### Supplied entries
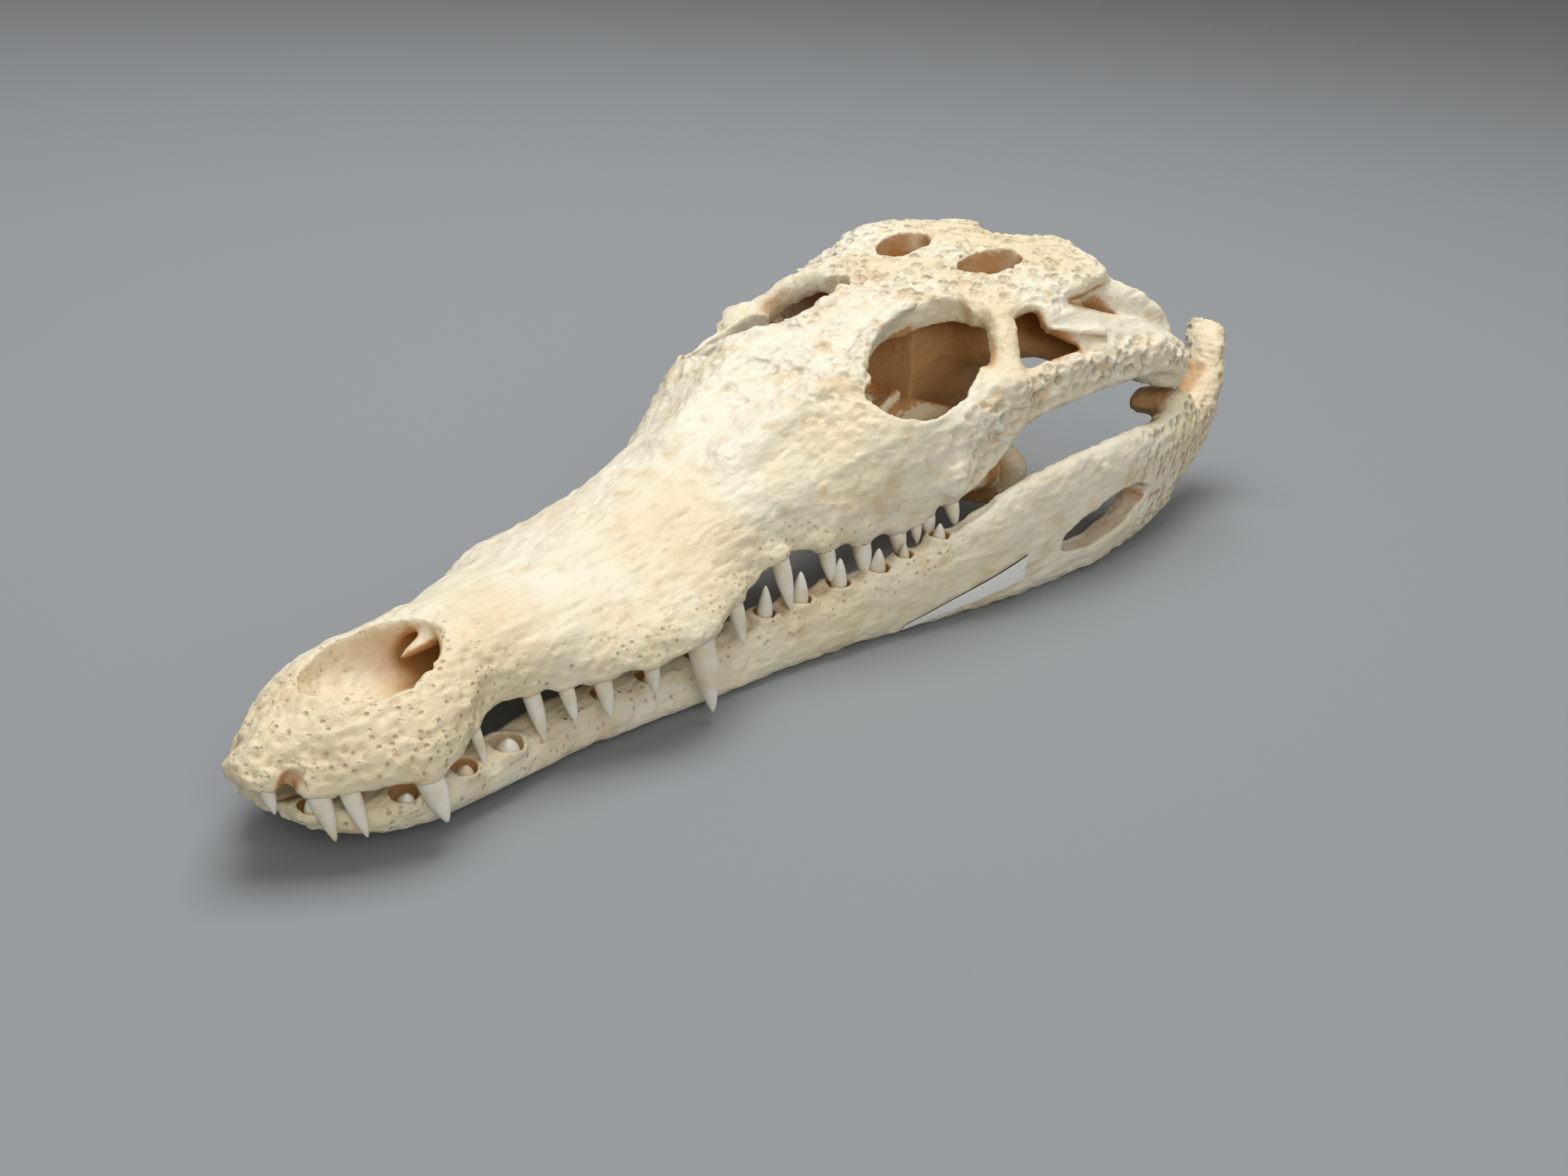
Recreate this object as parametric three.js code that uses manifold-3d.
// Skull of a half-grown Nile crocodile, jaws closed, lying on its lower jaw.
// Millimetres, +Z up, +X to the animal's left. The bones are shaped with y running back from the tip
// of the snout, and the finished group is moved so that its origin is under the middle of the skull.
import * as THREE from "three";
import { mergeVertices } from "three/addons/utils/BufferGeometryUtils.js";
import Module from "manifold-3d";

const wasm = await Module();
wasm.setup();

// Driving dimensions
const JAW_LENGTH = 341; // tip of the snout to the end of the lower jaw; the snout to the occiput is 280
const GAP = 0.3; // left between bones that touch
const BONE = "#e6d9bd";
const PAPER = "#efece4";

// A smooth curve through stations [place, value], flat beyond its ends and never past a station's value.
function curveThrough(stations) {
  const steps = stations.slice(1).map(([y, v], i) => (v - stations[i][1]) / (y - stations[i][0]));
  const slopes = stations.map((_, i) => {
    const before = steps[i - 1];
    const after = steps[i];
    if (before === undefined || after === undefined) return before ?? after;
    return before * after <= 0 ? 0 : (2 * before * after) / (before + after);
  });
  return (place) => {
    const last = stations.length - 1;
    if (place <= stations[0][0]) return stations[0][1];
    if (place >= stations[last][0]) return stations[last][1];
    const i = stations.findIndex(([y]) => y > place) - 1;
    const [y0, v0] = stations[i];
    const [y1, v1] = stations[i + 1];
    const span = y1 - y0;
    const t = (place - y0) / span;
    const ease = t * t * (3 - 2 * t);
    const leave = t * (1 - t) * (1 - t) * span * slopes[i];
    const arrive = t * t * (t - 1) * span * slopes[i + 1];
    return v0 + (v1 - v0) * ease + leave + arrive;
  };
}

// A closed geometry as a manifold-3d solid.
function solidOf(geometry) {
  geometry.deleteAttribute("normal");
  geometry.deleteAttribute("uv");
  const merged = mergeVertices(geometry, 1e-4);
  const solid = new wasm.Manifold(
    new wasm.Mesh({
      numProp: 3,
      vertProperties: merged.attributes.position.array,
      triVerts: new Uint32Array(merged.index.array),
    }),
  );
  return solid;
}

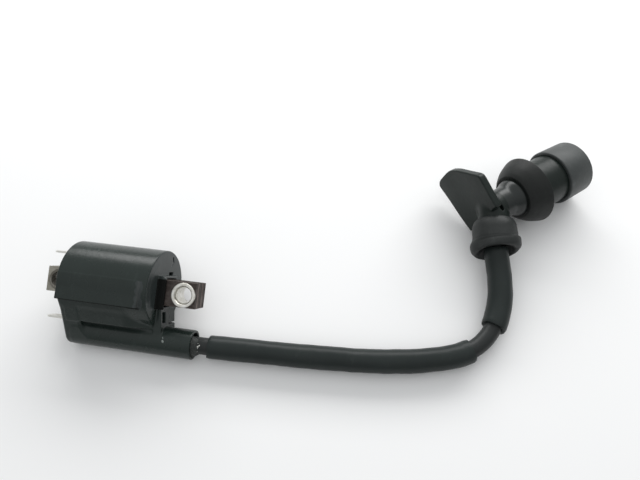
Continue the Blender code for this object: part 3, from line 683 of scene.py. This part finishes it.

### What is asked
Every record shown above must be echoed exactly.

### Final answer
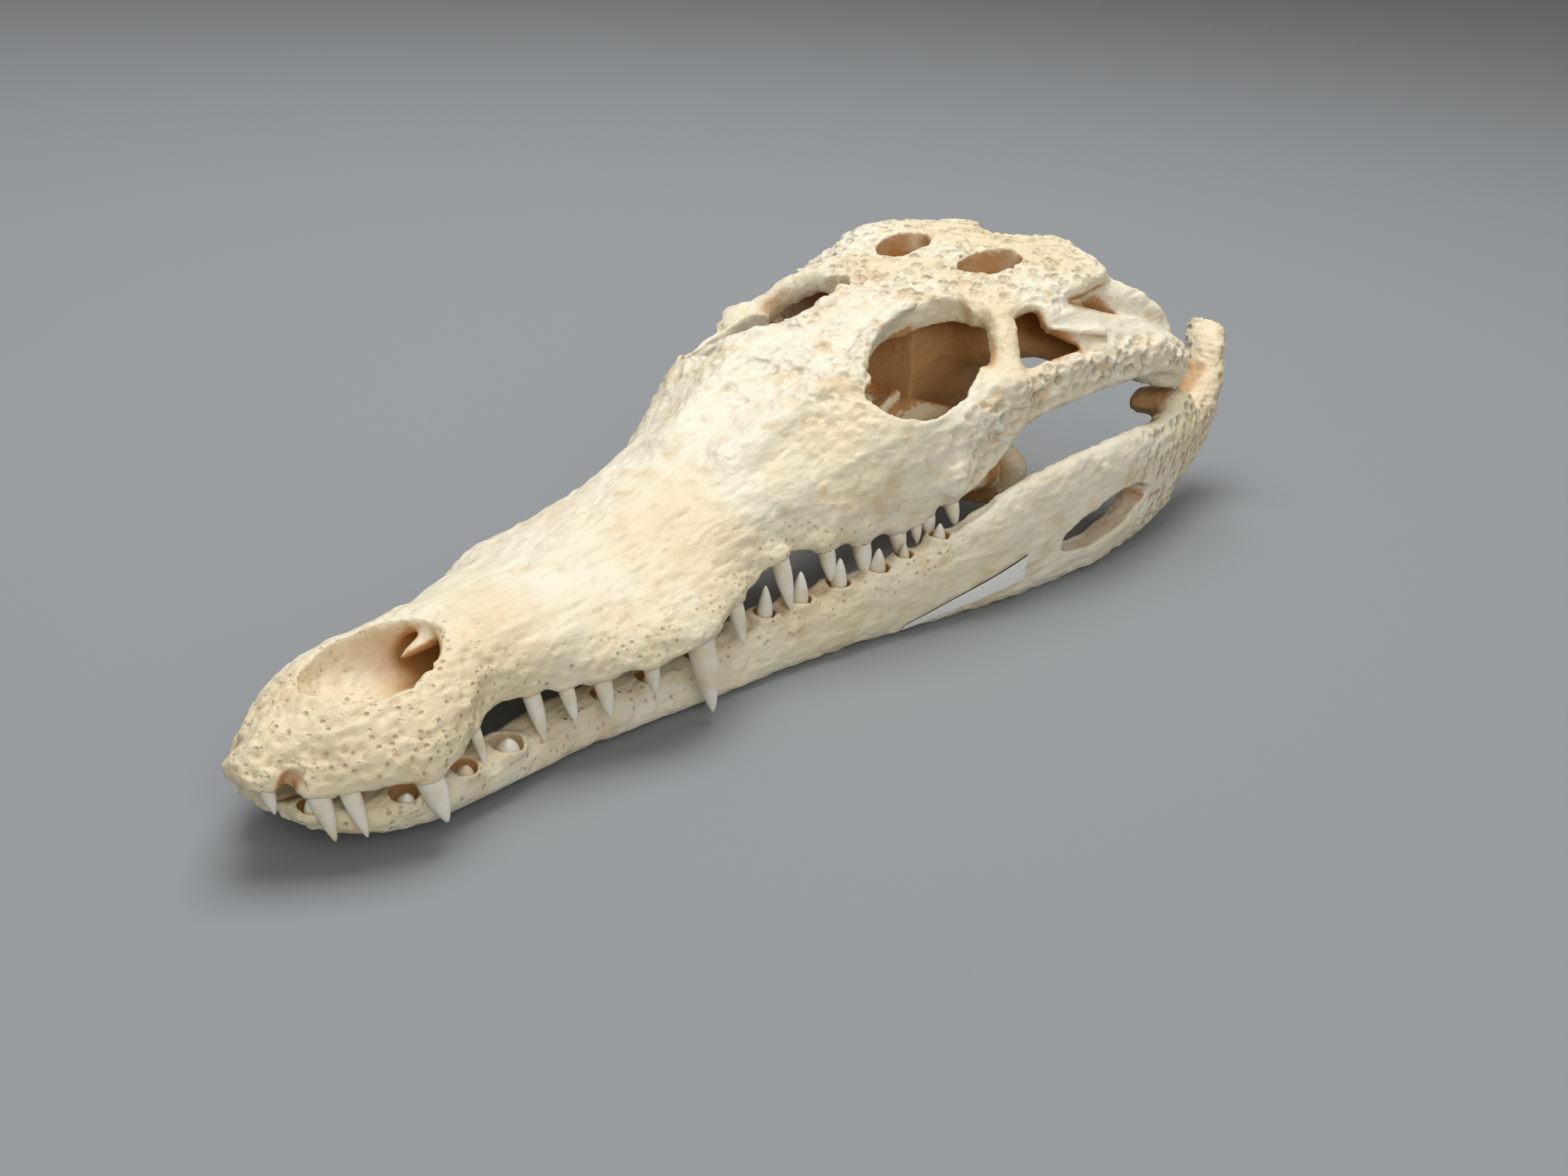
Recreate this object as parametric three.js code that uses manifold-3d.
// Skull of a half-grown Nile crocodile, jaws closed, lying on its lower jaw.
// Millimetres, +Z up, +X to the animal's left. The bones are shaped with y running back from the tip
// of the snout, and the finished group is moved so that its origin is under the middle of the skull.
import * as THREE from "three";
import { mergeVertices } from "three/addons/utils/BufferGeometryUtils.js";
import Module from "manifold-3d";

const wasm = await Module();
wasm.setup();

// Driving dimensions
const JAW_LENGTH = 341; // tip of the snout to the end of the lower jaw; the snout to the occiput is 280
const GAP = 0.3; // left between bones that touch
const BONE = "#e6d9bd";
const PAPER = "#efece4";

// A smooth curve through stations [place, value], flat beyond its ends and never past a station's value.
function curveThrough(stations) {
  const steps = stations.slice(1).map(([y, v], i) => (v - stations[i][1]) / (y - stations[i][0]));
  const slopes = stations.map((_, i) => {
    const before = steps[i - 1];
    const after = steps[i];
    if (before === undefined || after === undefined) return before ?? after;
    return before * after <= 0 ? 0 : (2 * before * after) / (before + after);
  });
  return (place) => {
    const last = stations.length - 1;
    if (place <= stations[0][0]) return stations[0][1];
    if (place >= stations[last][0]) return stations[last][1];
    const i = stations.findIndex(([y]) => y > place) - 1;
    const [y0, v0] = stations[i];
    const [y1, v1] = stations[i + 1];
    const span = y1 - y0;
    const t = (place - y0) / span;
    const ease = t * t * (3 - 2 * t);
    const leave = t * (1 - t) * (1 - t) * span * slopes[i];
    const arrive = t * t * (t - 1) * span * slopes[i + 1];
    return v0 + (v1 - v0) * ease + leave + arrive;
  };
}

// A closed geometry as a manifold-3d solid.
function solidOf(geometry) {
  geometry.deleteAttribute("normal");
  geometry.deleteAttribute("uv");
  const merged = mergeVertices(geometry, 1e-4);
  const solid = new wasm.Manifold(
    new wasm.Mesh({
      numProp: 3,
      vertProperties: merged.attributes.position.array,
      triVerts: new Uint32Array(merged.index.array),
    }),
  );
  return solid;
}

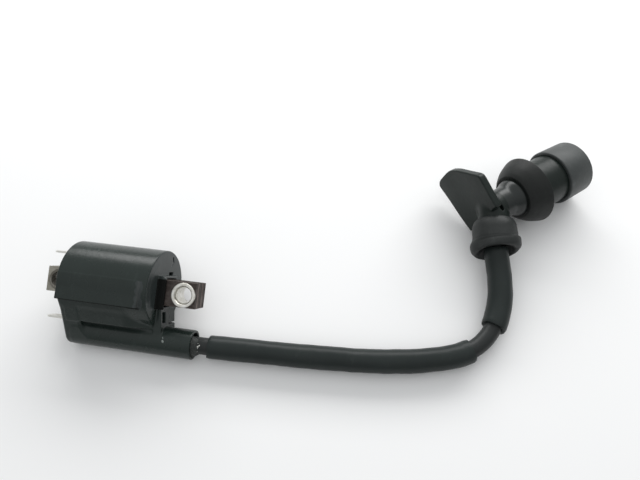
Continue the Blender code for this object: part 3, from line 683 of scene.py. This part finishes it.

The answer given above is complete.